April 18, 2024

Getting Over It

By Stephen Tuttle | Aug. 26, 2017

The president says the removal of Confederate statues and monuments is erasing history and destroying the cultural heritage of the South. He openly asks if there is any difference between George Washington or Thomas Jefferson and Robert E. Lee. 

Others believe those protesting neo-Nazis, the Ku KluxKlan, and replicas of Columbus' ships should just get over “it.” 

Let's take a look. We'll start with the obvious. 

Neither Washington nor Jefferson led a secessionist military of a self-proclaimed foreign country against the United States. Lee did. According to the Civil War Trust, the resulting war claimed at least 620,000 lives — no one knows for sure — making it by far the bloodiest war in our history.

Washington and Jefferson helped create the United States; Lee fought to destroy it. That's a pretty big difference, Mr. President.

But are we erasing history and somehow sullying the glorious cultural history of the South?

All the monuments now at risk of being removed celebrate Confederate leaders. It's difficult to twist reality sufficiently to make them American heroes since they all fought against the United States. Why did they fight? Apologists for the Confederacy always claim “states rights” as their lost cause. And what was the “right” these states wished to preserve? Slavery. 

It started almost as soon as Europeans showed up. Hernando de Soto enslaved indigenous women and children in 1539, right after he led the first recorded massacre, killing 200 indigenous men in what is now Florida. Our first record of organized slavery was in the Jamestown Settlement in 1619. 

It just got worse after that. By 1860 there were nearly 4 million slaves in the United States.
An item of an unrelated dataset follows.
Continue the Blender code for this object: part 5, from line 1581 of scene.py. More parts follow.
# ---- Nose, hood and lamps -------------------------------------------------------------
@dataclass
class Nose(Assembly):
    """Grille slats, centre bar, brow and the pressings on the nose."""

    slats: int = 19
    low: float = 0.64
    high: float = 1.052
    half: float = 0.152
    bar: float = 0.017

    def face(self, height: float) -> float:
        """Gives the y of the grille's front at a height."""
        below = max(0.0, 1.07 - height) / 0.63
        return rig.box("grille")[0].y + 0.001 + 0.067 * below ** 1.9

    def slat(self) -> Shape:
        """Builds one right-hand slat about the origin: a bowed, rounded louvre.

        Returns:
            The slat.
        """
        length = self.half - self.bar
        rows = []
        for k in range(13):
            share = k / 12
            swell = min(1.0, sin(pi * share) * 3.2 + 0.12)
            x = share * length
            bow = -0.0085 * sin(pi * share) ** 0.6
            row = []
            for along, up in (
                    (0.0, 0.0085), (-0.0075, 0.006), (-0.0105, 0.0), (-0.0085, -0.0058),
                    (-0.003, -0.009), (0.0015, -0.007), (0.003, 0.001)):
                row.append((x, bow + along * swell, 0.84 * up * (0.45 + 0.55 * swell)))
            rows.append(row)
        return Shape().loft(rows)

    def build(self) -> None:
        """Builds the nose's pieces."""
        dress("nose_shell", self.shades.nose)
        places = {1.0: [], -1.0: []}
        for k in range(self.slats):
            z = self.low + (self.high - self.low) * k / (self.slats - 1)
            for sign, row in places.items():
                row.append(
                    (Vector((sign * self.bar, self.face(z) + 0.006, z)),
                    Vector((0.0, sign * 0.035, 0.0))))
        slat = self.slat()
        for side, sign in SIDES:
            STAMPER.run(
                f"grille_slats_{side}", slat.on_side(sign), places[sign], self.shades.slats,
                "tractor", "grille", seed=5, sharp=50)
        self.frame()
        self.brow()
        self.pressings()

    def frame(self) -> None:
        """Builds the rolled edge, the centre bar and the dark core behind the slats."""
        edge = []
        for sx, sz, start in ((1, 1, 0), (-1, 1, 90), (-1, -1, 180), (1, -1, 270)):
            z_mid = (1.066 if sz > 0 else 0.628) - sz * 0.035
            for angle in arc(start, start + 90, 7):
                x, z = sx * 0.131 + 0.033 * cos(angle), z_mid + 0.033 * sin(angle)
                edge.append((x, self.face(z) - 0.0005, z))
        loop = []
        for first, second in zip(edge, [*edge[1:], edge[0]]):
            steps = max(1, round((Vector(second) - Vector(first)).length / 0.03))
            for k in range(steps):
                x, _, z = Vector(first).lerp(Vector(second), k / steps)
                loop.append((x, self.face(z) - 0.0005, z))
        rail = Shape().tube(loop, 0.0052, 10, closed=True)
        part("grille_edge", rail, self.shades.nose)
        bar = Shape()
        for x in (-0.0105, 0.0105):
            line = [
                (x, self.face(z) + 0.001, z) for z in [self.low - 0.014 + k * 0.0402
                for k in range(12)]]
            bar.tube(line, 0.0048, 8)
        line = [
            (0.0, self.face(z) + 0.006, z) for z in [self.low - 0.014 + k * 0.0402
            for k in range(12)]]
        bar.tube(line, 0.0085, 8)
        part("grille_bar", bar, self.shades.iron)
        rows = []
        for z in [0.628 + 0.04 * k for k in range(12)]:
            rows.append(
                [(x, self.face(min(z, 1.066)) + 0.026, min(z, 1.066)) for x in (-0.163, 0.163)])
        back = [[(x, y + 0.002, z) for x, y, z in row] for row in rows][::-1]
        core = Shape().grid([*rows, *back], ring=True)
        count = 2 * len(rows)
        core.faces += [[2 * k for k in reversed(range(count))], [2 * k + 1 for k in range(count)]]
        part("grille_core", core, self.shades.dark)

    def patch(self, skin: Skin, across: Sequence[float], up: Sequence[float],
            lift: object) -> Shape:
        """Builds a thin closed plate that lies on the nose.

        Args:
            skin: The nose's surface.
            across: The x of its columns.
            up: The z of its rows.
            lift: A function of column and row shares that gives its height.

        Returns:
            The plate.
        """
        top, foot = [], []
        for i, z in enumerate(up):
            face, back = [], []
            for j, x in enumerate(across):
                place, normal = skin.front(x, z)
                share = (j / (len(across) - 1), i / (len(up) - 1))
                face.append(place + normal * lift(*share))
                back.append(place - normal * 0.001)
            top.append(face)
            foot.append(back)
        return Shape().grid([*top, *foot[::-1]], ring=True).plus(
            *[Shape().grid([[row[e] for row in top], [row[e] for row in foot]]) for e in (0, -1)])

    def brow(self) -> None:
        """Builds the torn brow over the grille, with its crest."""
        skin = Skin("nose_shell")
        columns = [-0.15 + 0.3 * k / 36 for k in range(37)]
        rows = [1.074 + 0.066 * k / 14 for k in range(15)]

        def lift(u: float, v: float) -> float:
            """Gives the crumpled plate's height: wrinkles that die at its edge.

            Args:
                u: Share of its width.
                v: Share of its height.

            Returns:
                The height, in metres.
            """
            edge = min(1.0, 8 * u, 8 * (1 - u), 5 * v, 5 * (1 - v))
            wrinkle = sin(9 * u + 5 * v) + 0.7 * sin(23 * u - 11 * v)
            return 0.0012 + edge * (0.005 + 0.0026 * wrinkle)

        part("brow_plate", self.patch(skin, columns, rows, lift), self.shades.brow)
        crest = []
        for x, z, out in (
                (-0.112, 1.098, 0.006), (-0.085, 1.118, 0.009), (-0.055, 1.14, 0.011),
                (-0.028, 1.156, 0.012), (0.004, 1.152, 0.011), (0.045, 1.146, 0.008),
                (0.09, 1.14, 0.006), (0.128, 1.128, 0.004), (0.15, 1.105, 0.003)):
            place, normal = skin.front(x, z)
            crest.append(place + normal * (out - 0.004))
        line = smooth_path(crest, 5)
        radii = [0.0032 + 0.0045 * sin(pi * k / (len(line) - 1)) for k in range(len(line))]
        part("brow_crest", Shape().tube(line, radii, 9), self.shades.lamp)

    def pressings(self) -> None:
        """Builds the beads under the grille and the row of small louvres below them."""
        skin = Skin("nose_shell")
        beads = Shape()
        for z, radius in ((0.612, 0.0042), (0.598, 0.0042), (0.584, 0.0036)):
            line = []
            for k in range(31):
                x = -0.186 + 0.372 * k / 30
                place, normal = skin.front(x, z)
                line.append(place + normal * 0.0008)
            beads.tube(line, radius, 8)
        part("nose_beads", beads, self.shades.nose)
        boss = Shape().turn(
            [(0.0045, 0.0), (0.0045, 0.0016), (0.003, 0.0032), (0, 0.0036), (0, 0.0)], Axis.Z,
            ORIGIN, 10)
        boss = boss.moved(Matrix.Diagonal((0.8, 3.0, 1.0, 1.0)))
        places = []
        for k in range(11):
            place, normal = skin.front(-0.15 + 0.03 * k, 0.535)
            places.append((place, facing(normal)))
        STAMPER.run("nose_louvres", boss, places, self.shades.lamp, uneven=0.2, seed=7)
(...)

The deep South, including the original secessionist states, almost entirely dependent on agriculture, counted nearly half its population as slaves.

There was no part of what became the Confederacy that wasn’t dependent on slave labor; it was the basis of its economy. The moral question didn't much trouble them. After all, the U.S. Constitution did not prohibit it and gave tacit approval by counting slaves as three-fifths of a person for property taxation purposes. 

When it became clear slavery was losing support outside of the South, the states seceded to protect what they claimed as their property. The 10th Amendment, giving state's rights on issues not enumerated in the Constitution, was the hook on which they hung slavery. Protecting it was why they started the Civil War.

When the war ended we finally did away with slavery with the 13th Amendment, gave citizenship to everyone born in this country (remember: slaves weren't citizens, they were property) with the 14th, and allowed all citizens to vote with the 15th. 

Not coincidentally, the KKK, claiming to be a Christian organization, formed in 1865, the same year we abolished slavery. Its first Grand Wizard was Nathan Bedford Forrest, a Confederate general honored multiple times with statues and monuments in Memphis. There's even a lovely bust of the KKK’s first leader in the Tennessee statehouse.  

The antebellum South was undeterred by pesky constitutional restraints. So-called Jim Crow laws created poll taxes to prevent poor African Americans from voting, confiscated property, supported the Klan and their lynchings, and segregated everything from schools to neighborhoods to drinking fountains. 

The oppression was sufficiently onerous: It led to the Civil Rights and Voting Rights Acts of 1965, a full century after the abolition of slavery.

Confederate soldiers might have fought bravely, but their cause was shameful. The statues are symbols of our darkest hour, honoring those who fought to perpetuate our greatest evil. There's nothing glorious about it.   

Of course, it's all old news. Things are better now. Shouldn't we “get over it?” 

• The last recorded lynching in the United States happened in Mobile, Alabama. That was 36 years ago.

• The federal government, having broken around 500 treaties with tribal nations, settled with the Osage Nation after decades of depriving them of money they were owed for their mineral, oil, and gas and timber rights. That was six years ago.

• The government also settled with 41 mostly western tribal nations for the same reason. That was five years ago. (Another 60 tribes are still negotiating.) 

• A white supremacist shot and killed nine African Americans at a Bible study class in a Charleston, South Carolina, church. That was two years ago.

• White, mostly wealthy residents of Gardendale, Alabama, have seceded from the Jefferson County School District, effectively segregating the school system. That was four months ago. (Some 47 other southern schools have done the same since 1987.)

• A hotel in Switzerland posted signs instructing Jewish guests to shower before using the pool. That was 17 days ago. 

People in KKK robes and others carrying flags with swastikas are marching in American streets. That's happening right now.

Maybe the reason we aren't over “it” is because “it” isn't over.